Exercise 27.7 — Three-Year Business Infrastructure Plan

Objective: Create a phased implementation plan for your creator business's legal and financial infrastructure.

Instructions: Based on your current situation, create a three-year plan for implementing the business infrastructure discussed in this chapter and in Chapters 25–26. Use the following framework:

Phase 1 (Months 1–3): Foundation - What legal structure will you establish (or are you already in)? - Will you form an LLC? Which state? What is the cost and timeline? - What business bank account will you open? - What accounting system will you implement? - What existing verbal agreements need to be formalized in writing first?

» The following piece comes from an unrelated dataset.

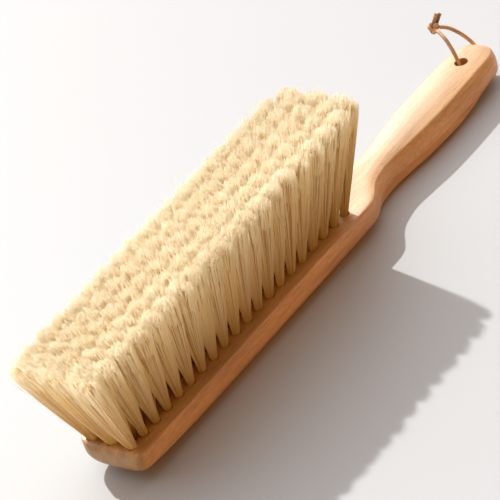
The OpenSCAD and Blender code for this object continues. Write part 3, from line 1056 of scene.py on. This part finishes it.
def leather(settings):
    """Round-cut tan leather lace: a dull, close surface with lengthwise fibres, with painted shade in its creases."""
    material, tree, output = blank_material("tan_leather_lace")
    lace = add(tree, "ShaderNodeAttribute", attribute_name="lace").outputs["Vector"]
    # Lengthwise fibres 0.3 mm wide and 4 mm long
    at = add(tree, "ShaderNodeMapping", {"Vector": lace, "Scale": (3000.0, 3000.0, 250.0)})
    strands = add(tree, "ShaderNodeTexNoise", {"Vector": at.outputs[0], "Scale": 1.0, "Detail": 3.0, "Roughness": 0.6})
    spot_at = add(tree, "ShaderNodeMapping", {"Vector": lace, "Scale": (420.0, 420.0, 160.0)})
    spots = add(tree, "ShaderNodeTexNoise", {"Vector": spot_at.outputs[0], "Scale": 1.0, "Detail": 2.0})
    mixed = add(tree, "ShaderNodeMath", {0: strands.outputs["Fac"], 1: spots.outputs["Fac"]}, operation="ADD")
    halved = add(tree, "ShaderNodeMapRange", {"Value": mixed.outputs[0], "From Min": 0.75, "From Max": 1.25, "To Min": 0.75, "To Max": 0.0})
    base = add(tree, "ShaderNodeMix", {"Factor": halved.outputs[0], 6: settings.tan, 7: settings.dark}, data_type="RGBA")
    # Painted shade: darker brown where the crease attribute is high, on the knot's back strands and the tail behind.
    crease = add(tree, "ShaderNodeAttribute", attribute_name="crease").outputs["Fac"]
    painted_crease_shade = add(
        tree,
        "ShaderNodeMix",
        {"Factor": ramp(tree, crease, [(0.1, grey(0.0)), (1.0, grey(0.85))]), 6: base.outputs[2], 7: linear("#5a3420")},
        data_type="RGBA",
    )
    bump = add(tree, "ShaderNodeBump", {"Height": strands.outputs["Fac"], "Strength": 0.5, "Distance": 0.00012})
    shader = add(
        tree,
        "ShaderNodeBsdfPrincipled",
        {"Base Color": painted_crease_shade.outputs[2], "Roughness": 0.58, "IOR": 1.5, "Normal": bump.outputs[0]},
    )
    tree.links.new(shader.outputs[0], output.inputs["Surface"])
    return material


# ---------------------------------------------------------------- panel and run
class BRUSH_PT_panel(bpy.types.Panel):
    bl_label = "Bench brush"
    bl_idname = "BRUSH_PT_panel"
    bl_space_type = "VIEW_3D"
    bl_region_type = "UI"
    bl_category = "Brush"

    def draw(self, context):
        for settings, operator in (
            ("brush_stage", "brush.stage"),
            ("brush_thong", "brush.thong"),
            ("brush_stock", "brush.stock"),
            ("brush_tufts", "brush.tufts"),
        ):
            box = self.layout.box()
            group = getattr(context.scene, settings)
            for name in group.bl_rna.properties.keys():
                if name not in ("rna_type", "name"):
                    box.prop(group, name)
            box.operator(operator)
        self.layout.operator("brush.anchors")


GROUPS = {
    "brush_stage": BrushStage,
    "brush_thong": BrushThong,
    "brush_stock": BrushStock,
    "brush_tufts": BrushTufts,
}
CLASSES = (
    *GROUPS.values(),
    BRUSH_OT_stage,
    BRUSH_OT_thong,
    BRUSH_OT_stock,
    BRUSH_OT_tufts,
    BRUSH_OT_anchors,
    BRUSH_PT_panel,
)


def register():
    for made in CLASSES:
        bpy.utils.register_class(made)
    for name, group in GROUPS.items():
        setattr(bpy.types.Scene, name, PointerProperty(type=group))


def unregister():
    for name in GROUPS:
        delattr(bpy.types.Scene, name)
    for made in reversed(CLASSES):
        bpy.utils.unregister_class(made)


def main():
    register()
    bpy.ops.brush.stage()
    bpy.ops.brush.thong()
    bpy.ops.brush.stock()
    bpy.ops.brush.tufts()
    bpy.ops.brush.anchors()


if __name__ == "__main__":
    main()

Phase 2 (Months 4–12): Operations - How will you handle quarterly estimated taxes? What safe harbor amount do you need to pay based on last year's tax liability? - What contract templates do you need for your most common business relationships (brand deals, collaboration agreements, contractor agreements)? - What retirement account will you open and what contribution target do you set? - What records will you maintain and how?

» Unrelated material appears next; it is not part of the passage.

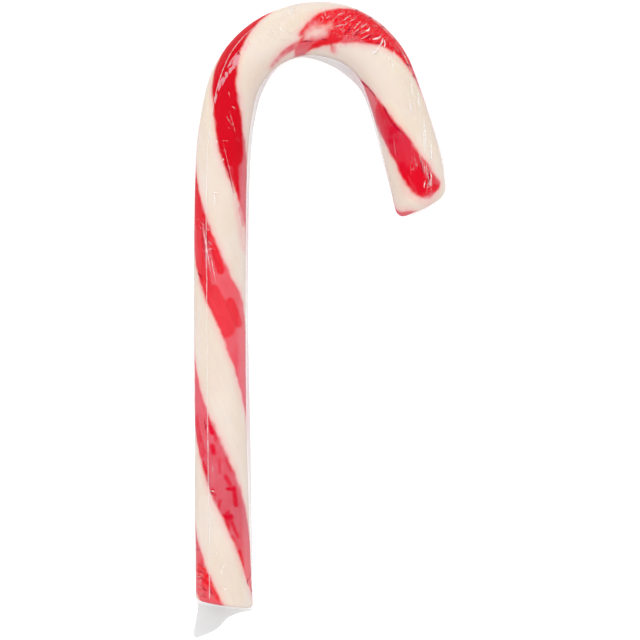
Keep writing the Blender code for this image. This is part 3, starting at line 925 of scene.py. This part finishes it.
def plain_material(name, colour, roughness):
    material = bpy.data.materials.new(name)
    material.use_nodes = True
    shader = material.node_tree.nodes["Principled BSDF"]
    shader.inputs["Base Color"].default_value = (*colour, 1)
    shader.inputs["Roughness"].default_value = roughness
    return material


paper = plain_material("pale_paper", (0.85, 0.85, 0.85), 0.9)
shader = paper.node_tree.nodes["Principled BSDF"]
shader.inputs["Specular IOR Level"].default_value = 0.0
shader.inputs["Emission Color"].default_value = (1, 1, 1, 1)
lifted = paper.node_tree.nodes.new("ShaderNodeLightPath").outputs["Is Camera Ray"]
lifted = sums(paper.node_tree, "MULTIPLY", lifted, 0.5)
paper.node_tree.links.new(lifted, shader.inputs["Emission Strength"])
floor_mesh.materials.append(paper)

world = bpy.data.worlds.new("studio")
world.use_nodes = True
sky = world.node_tree.nodes["Background"]
rays = world.node_tree.nodes.new("ShaderNodeLightPath")
mirrored = sums(world.node_tree, "MULTIPLY", rays.outputs["Is Glossy Ray"], -0.85)
world.node_tree.links.new(sums(world.node_tree, "ADD", mirrored, 1.0), sky.inputs["Strength"])
sky.inputs["Color"].default_value = (1, 1, 1, 1)
bpy.context.scene.world = world
bpy.context.scene.view_settings.view_transform = "Standard"


def panel(name, place, size, power):
    light = bpy.data.lights.new(name, "AREA")
    light.shape = "SQUARE"
    light.size = size
    light.energy = power
    lamp = bpy.data.objects.new(name, light)
    lamp.location = place
    lamp.rotation_euler = (-Vector(place)).to_track_quat("-Z", "Y").to_euler()
    bpy.context.scene.collection.objects.link(lamp)
    return lamp


panel("top_softbox", (0.05, 0.25, 1.2), 0.5, 3.1).visible_glossy = False
panel("glint_lamp", (-0.5, 0.6, 0.64), 0.25, 0.9)

LENS, WIDE = 200.0, 0.1595
camera_data = bpy.data.cameras.new("camera")
camera_data.lens = LENS
camera = bpy.data.objects.new("camera", camera_data)
camera.location = (0, 0, 0.007 + WIDE * LENS / camera_data.sensor_width)
camera_data.clip_end = 50
bpy.context.scene.collection.objects.link(camera)
bpy.context.scene.camera = camera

Phase 3 (Year 2–3): Optimization - At what income level will you evaluate the S-Corp election? - What attorney relationships do you want to establish before you need them urgently? - What business insurance do you need to evaluate? - How will you review your business structure annually as your situation evolves?

Deliverable: A written three-year business infrastructure plan with specific, realistic actions and timelines.